What I was told next was astonishing. See, Mr. G had lost his ability to recognize and recall people and events. Upon first meeting him months before as his nurse, he asked my name, in which I told him “My name is Tricia”. He exclaimed, “PATRICIA!”. Mr. G was an Irish Catholic and my name seemed, by his expression, to have personal significance. From then on, he would call out my name whenever he needed anything, in which I would respond quickly to his bedside. It seemed the only name and face he could recall was mine. Well, evidently, after I gave him the prayer, and had left the room, he sat straight up (an impossible feat being that he had no lower spine). The Matron proceeded to tell me that Mr. G was yelling out, “Bring the Matron! Bring the Matron!” over and over until she was brought to him. He didn’t say “nurse” which was commonly how he called for help. He was unusually specific. “He than asked me to get his wife, by her name” the Matron said in amazement. Once Mrs. G arrived, Mr. G went on to fully discuss how his wife was going to survive once he was gone. “He was fully cognizant and speaking as though there was never a problem with his memory!” she exclaimed. After he said everything he needed to convey, he passed away. That coincided with my arrival at work. Little did I know back then, that my instincts had been correct; he would pass away before I returned.
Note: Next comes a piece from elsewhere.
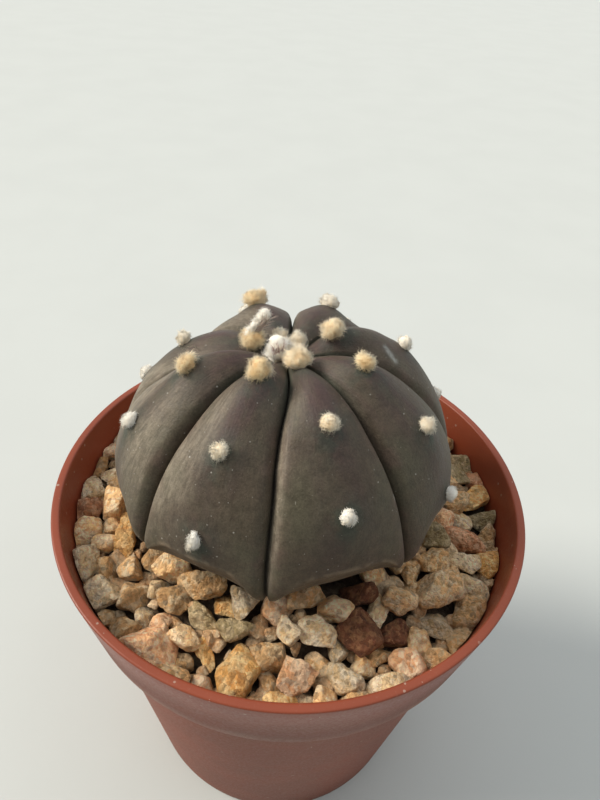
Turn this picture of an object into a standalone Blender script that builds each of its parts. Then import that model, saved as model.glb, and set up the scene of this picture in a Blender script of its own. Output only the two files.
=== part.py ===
"""Potted star cactus: an eight-ribbed, spineless stem in an 8.5 cm plastic pot dressed with granite grit.

Sizes are in metres, apart from the tables, which are in millimetres and degrees. The pot stands on
the XY plane with its axis on Z, and the plant's front faces -Y. Heights of the plant and the grit are
counted from the plane of the pot's rim.
"""

import math
import random

import bmesh
import bpy
from mathutils import Matrix, Vector

MM = 0.001
GAP = 0.35 * MM  # clearance that neighbouring pieces keep
WELD = 0.002 * MM  # points nearer than this are one point

# Pot
RIM_RADIUS = 42.5 * MM
COLLAR_FOOT_RADIUS = 40.1 * MM
BODY_TOP_RADIUS = 38.1 * MM
BASE_RADIUS = 31.1 * MM
POT_HEIGHT = 75.0 * MM
COLLAR_DEPTH = 15.9 * MM
LIP_WIDTH = 1.5 * MM
LIP_ROUND = 0.35 * MM
WALL = 1.3 * MM
HEEL = 0.8 * MM  # small bevels where the wall turns
FOOT_WIDTH = 3.0 * MM
FOOT_HEIGHT = 1.4 * MM
FLOOR_TOP = 3.0 * MM
DRAIN_HOLES = 6
DRAIN_RADIUS = 3.5 * MM
DRAIN_CIRCLE = 19.0 * MM
POT_SIDES = 72

# Plant
PLANT_X = -2.0 * MM
PLANT_Y = -1.0 * MM
RIBS = 8
FIRST_RIB = -112.2  # degrees, the rib that faces the viewer's left
RIB_GIRTH = (1.0, 1.0, 1.02, 1.035, 1.01, 1.0, 1.005, 1.0)
RIB_LIFT = (0.3, 0.2, 0.3, 0.7, 0.0, -0.4, -2.1, 0.3)  # mm that each rib's back stands over the mean
RIDGE_POWER_TOP = 1.45  # 1 gives a rib two flat flanks, and more makes its back rounder
RIDGE_POWER_LOW = 2.6
GROOVE_WIDTH = 0.1  # of half a rib

# Stations down the skin, from the crown to the root's tip: the crest's radius and height, the radius
# and height of the shoulder at the groove, and how deep the groove is cut below that shoulder.
STATIONS = (
    (0.0, 27.8, 0.0, 27.8, 0.0),
    (3.4, 28.5, 3.0, 28.0, 0.3),
    (7.2, 29.9, 6.6, 28.4, 0.7),
    (11.0, 30.3, 10.7, 27.9, 1.0),
    (15.0, 28.8, 14.8, 26.5, 1.1),
    (19.0, 25.8, 18.9, 23.7, 1.1),
    (22.8, 22.2, 22.7, 20.2, 1.1),
    (25.9, 17.9, 25.7, 16.0, 1.1),
    (27.7, 13.2, 27.9, 11.0, 1.0),
    (28.1, 9.2, 29.3, 6.0, 0.9),
    (26.8, 5.9, 27.9, 3.0, 0.6),
    (23.6, 2.2, 24.0, 0.8, 0.2),
    (20.2, -2.5, 20.2, -2.5, 0.0),
    (16.0, -9.5, 16.0, -9.5, 0.0),
    (11.0, -18.0, 11.0, -18.0, 0.0),
    (6.0, -29.0, 6.0, -29.0, 0.0),
    (2.2, -42.0, 2.2, -42.0, 0.0),
    (0.0, -46.0, 0.0, -46.0, 0.0),
)
UNDERSIDE = 10  # the station where the skin has turned under
CREST_STEP = 0.05  # of a station, when a distance is measured along a crest
STEM_ROWS = (0.7, 1.4, 2, 2.6, 3.2, 3.8, 4.4, 5, 5.7, 6.4, 7.1, 7.8, 8.4, 9, 9.5, 10, 11, 12, 13, 14, 15, 16)
RIB_COLUMNS = (-1.0, -0.88, -0.62, -0.32, 0.0, 0.32, 0.62, 0.88)  # across a rib, from groove to crest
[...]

Upon hearing all of this I began to cry. I was astonished! The Matron stood up from her chair and came around the desk to hug and comfort me. She encouraged me to get up, then led me to his room. Standing at the threshold of Mr. G’s room, the Matron whispered, “You go into the room where he is lying and be with him to say your goodbyes”. I sat with Mr. G for a long time and said prayers for him. Later, I was given the task and honor of prepare his body for burial. (But that is yet another story.)
Mr. Tehrani and I met once more in Ashburton, but we kept in contact via letters, and he always called me his daughter. I think he must have adopted many children around the globe on his travels. What a wonderful man and joy to be with. From what I can remember, he was a pioneer to northern Japan. I gleaned from an old newsletter, (see first link below) in November 1957, Mr. G.V. Tehrani settled in Sapporo. His pioneering to Sapporo was a direct result of the Guardian’s instruction to take the Faith to Hokkaido. Mr. Tehrani, a widower, was elderly and not in the best of health, but his great loving spirit affected those around him and with the help of the new Bahá’ís, Mr. Sasaki and Mr. Shimatani, he soon had a group interested in the Faith. Mr. and Mrs. Assassi, pioneers to Hiroshima, purchased a house in Sapporo, which they donated to the Faith. Mr. Tehrani took care of that Haziratu’l-Quds and held countless meetings there during the fourteen years he lived in Sapporo. In 1959, about a year and a half after Mr. Tehrani moved there, the first Local Spiritual Assembly of Sapporo was elected, as reported in “Traces that Remain,” which are summarized for inclusion here.